The “Can You Hear Me Now?”
There is a strategic reason to publish slight variations on an update in your social channels, and it’s usually to accompany something for a campaign: voting, contest entries, or advertising an event. But when it comes to topical updates, reposting is just obnoxious.
Everyone has that one friend who tells the same joke to new people he or she meets, and the new person always laughs, but you just cringe. This is the same outcome on social. If you remind me 6 times in one day that you were in The New York Times or on a billboard on Hollywood Blvd., not only do I not care, I’m now actively tuning you out. This is where “unsubscribes” come from. (On Twitter, unsubscribes are binary: a person either follows you or they don’t, but on Facebook, a user may still “Like” you, but they have unsubscribed to your updates, and it is highly unlikely they will ever return.) Be mindful that your updates could hit a user all at once and look like spam, and that’s never the right foot to start off a relationship.
The Preaching to the Choir
Everyone has seen these updates show up in their feed. An offshoot of reposting compliments, this is when a brand simply posts about how awesome they think they are, or how well they think their company can fit into your lives. This is the quintessential “not on social” blunder. Referencing something you love about your brand is great for push advertising: magazine ads, billboards, etc. Have you ever been on a date with a person who starts every sentence with “I’m the type of person who…”? That is exactly how tolerable talking about how much you love your brand is to your fans.
The “What Criticism?”
Removing negative feedback is a cardinal sin because it goes against the values of social media: transparency, two-way communications, and real-world interaction. I have seen this happen on many professional social media accounts.
Removing negative comments or complaints about your product is dangerous because it implies you need to control the message, and that your customers aren’t really of any importance to you.
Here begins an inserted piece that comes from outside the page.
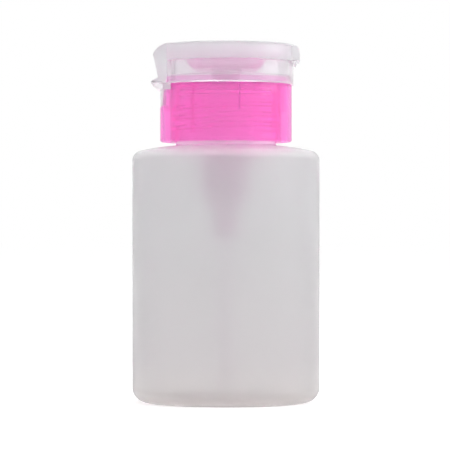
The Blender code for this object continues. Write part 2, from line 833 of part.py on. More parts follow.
def build():
    """Make every part and hang it on the axis it moves about."""
    for leftover in list(bpy.data.objects):
        bpy.data.objects.remove(leftover, do_unlink=True)

    frosted = plastic("frosted bottle plastic", (206, 203, 206), 0.45, see_through=0.6)
    pink = plastic("pink closure plastic", (246, 112, 188), 0.25, see_through=0.4)
    clear = plastic("clear lid plastic", (222, 216, 218), 0.30, see_through=0.6)
    milky = plastic("milky dish plastic", (228, 205, 218), 0.35, see_through=0.4)
    natural = plastic("natural pump plastic", (224, 214, 220), 0.40, see_through=0.3)
    tubing = plastic("dip tube plastic", (220, 218, 220), 0.35, see_through=0.5)
    rubber = plastic("gasket foam", (232, 230, 228), 0.70)
    steel = plastic("stainless steel", (190, 190, 195), 0.25, metallic=1.0)

    inlet_apex = cage_floor - BALL_CAGE_RADIUS
    outlet_apex = stem_top - OUTLET_SEAT_DEPTH - STEM_BORE
    inlet_z = seat_height(inlet_apex, INLET_BALL_RADIUS, SEAT_GAP)
    outlet_z = seat_height(outlet_apex, OUTLET_BALL_RADIUS, SEAT_GAP)
    spout_bottom = outlet_z + OUTLET_BALL_RADIUS + OUTLET_LIFT + SEAT_GAP

    make_bottle(frosted)
    pump_axis = axis_empty("pump_carrier", (0, 0, neck_top))
    carry(
        pump_axis,
        make_gasket(rubber),
        make_housing(natural),
        make_retainer(natural),
        make_dip_tube(tubing),
        make_spring(steel),
        ball("inlet_ball", INLET_BALL_RADIUS, inlet_z, steel),
    )

    plunger_axis = axis_empty("plunger_axis", (0, 0, boss_top), pump_axis)
    carry(
        plunger_axis,
        make_dish(milky),
        make_spout(natural, spout_bottom),
        make_stem(natural),
        make_piston(natural),
        ball("outlet_ball", OUTLET_BALL_RADIUS, outlet_z, steel),
    )

    closure_axis = axis_empty("closure_axis", (0, 0, deck_bottom), pump_axis)
    lid = make_lid(clear)
    set_origin(lid, (hinge_x, 0, hinge_z))
    carry(closure_axis, make_collar(pink), make_hinge_ring(clear), lid)


build()
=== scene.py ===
"""Looks of a push-down dispenser bottle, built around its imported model.

The frosted bottle carries a pink screw closure with a piston pump, a press dish and a clear flip lid.
Units are metres, +Z is up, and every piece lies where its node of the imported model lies.
"""

import json
import math

import bmesh
import bpy
from mathutils import Matrix, Vector


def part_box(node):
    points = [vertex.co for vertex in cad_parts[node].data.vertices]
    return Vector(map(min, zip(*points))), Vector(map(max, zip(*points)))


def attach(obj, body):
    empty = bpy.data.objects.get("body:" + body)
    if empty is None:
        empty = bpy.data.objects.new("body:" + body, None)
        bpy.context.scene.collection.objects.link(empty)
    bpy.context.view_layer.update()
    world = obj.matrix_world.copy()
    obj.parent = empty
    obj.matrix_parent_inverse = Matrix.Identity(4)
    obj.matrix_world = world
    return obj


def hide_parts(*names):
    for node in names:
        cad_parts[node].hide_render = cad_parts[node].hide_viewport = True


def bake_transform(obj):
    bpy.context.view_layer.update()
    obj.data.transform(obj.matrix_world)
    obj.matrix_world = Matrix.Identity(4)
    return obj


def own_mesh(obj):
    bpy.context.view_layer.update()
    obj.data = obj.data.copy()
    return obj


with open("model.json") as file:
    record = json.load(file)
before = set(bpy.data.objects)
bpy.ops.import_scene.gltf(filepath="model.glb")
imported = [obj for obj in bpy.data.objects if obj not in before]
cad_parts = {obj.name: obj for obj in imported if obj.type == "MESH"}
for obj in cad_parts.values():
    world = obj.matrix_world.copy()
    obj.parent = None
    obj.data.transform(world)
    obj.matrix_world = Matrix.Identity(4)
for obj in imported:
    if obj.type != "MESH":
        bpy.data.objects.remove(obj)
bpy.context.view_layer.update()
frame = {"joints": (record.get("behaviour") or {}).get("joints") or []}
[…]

What’s worse is that you can upset the original complainant so much that they escalate their issue, and you could have an absolute communications crisis on your hands.
It’s better to immediately reach out to the person to ask for more information, or to deliver an initial response. Then, try to take their situation to a private communication channel until you know how best to deal with their situation, or identify someone in your organization who you can introduce the customer to.
Consider the benefit of receiving and dealing with complaints: that one person who commented may have discovered a critical flaw in your product, and knowing this, you might be able to save your company from a bigger crisis.
The Account that Wasn’t There
It’s important to have a big enough social media team to be able to consistently cover all your social media channels. It’s not enough to have an intern check in twice a day and update your accounts through a third-party tool. If your professional account is a ghost town, it’s going to raise suspicions as to why you’re there, and how successful you actually are. What’s more is that you won’t be catching conversations and questions from fans and followers, which will in turn build your engagement and fan/follower numbers. It’s true that social media isn’t a financial investment in the way that TV ads are, but it is a time investment, and you need to make sure someone’s minding the store.
Social media is new enough that we’re still learning every day, but old enough to see that some of the original tactics don’t work anymore. It’s time to review your own policies and make sure your brand isn’t guilt of any social media sins.